GIVEN REQUEST:
Exactly repeat the full listing that follows.

GIVEN INFORMATION:
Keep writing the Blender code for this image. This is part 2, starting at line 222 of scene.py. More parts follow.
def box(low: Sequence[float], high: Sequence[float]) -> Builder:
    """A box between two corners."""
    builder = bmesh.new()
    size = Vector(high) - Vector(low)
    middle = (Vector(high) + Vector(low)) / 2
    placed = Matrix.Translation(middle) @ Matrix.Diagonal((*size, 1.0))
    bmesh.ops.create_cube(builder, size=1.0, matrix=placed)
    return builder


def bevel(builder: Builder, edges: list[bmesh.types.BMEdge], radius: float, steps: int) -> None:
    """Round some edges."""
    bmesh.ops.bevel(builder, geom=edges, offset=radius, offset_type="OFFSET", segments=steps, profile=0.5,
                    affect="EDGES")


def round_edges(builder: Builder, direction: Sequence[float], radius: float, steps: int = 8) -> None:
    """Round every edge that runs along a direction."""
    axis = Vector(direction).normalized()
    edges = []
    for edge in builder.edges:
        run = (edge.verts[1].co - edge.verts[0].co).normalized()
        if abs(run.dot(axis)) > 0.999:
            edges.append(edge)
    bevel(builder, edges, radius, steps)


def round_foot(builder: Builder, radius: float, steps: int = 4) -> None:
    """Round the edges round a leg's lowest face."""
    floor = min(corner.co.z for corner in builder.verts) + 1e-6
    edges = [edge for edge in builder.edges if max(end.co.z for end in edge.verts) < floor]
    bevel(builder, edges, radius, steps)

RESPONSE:
Keep writing the Blender code for this image. This is part 2, starting at line 222 of scene.py. More parts follow.
def box(low: Sequence[float], high: Sequence[float]) -> Builder:
    """A box between two corners."""
    builder = bmesh.new()
    size = Vector(high) - Vector(low)
    middle = (Vector(high) + Vector(low)) / 2
    placed = Matrix.Translation(middle) @ Matrix.Diagonal((*size, 1.0))
    bmesh.ops.create_cube(builder, size=1.0, matrix=placed)
    return builder


def bevel(builder: Builder, edges: list[bmesh.types.BMEdge], radius: float, steps: int) -> None:
    """Round some edges."""
    bmesh.ops.bevel(builder, geom=edges, offset=radius, offset_type="OFFSET", segments=steps, profile=0.5,
                    affect="EDGES")


def round_edges(builder: Builder, direction: Sequence[float], radius: float, steps: int = 8) -> None:
    """Round every edge that runs along a direction."""
    axis = Vector(direction).normalized()
    edges = []
    for edge in builder.edges:
        run = (edge.verts[1].co - edge.verts[0].co).normalized()
        if abs(run.dot(axis)) > 0.999:
            edges.append(edge)
    bevel(builder, edges, radius, steps)


def round_foot(builder: Builder, radius: float, steps: int = 4) -> None:
    """Round the edges round a leg's lowest face."""
    floor = min(corner.co.z for corner in builder.verts) + 1e-6
    edges = [edge for edge in builder.edges if max(end.co.z for end in edge.verts) < floor]
    bevel(builder, edges, radius, steps)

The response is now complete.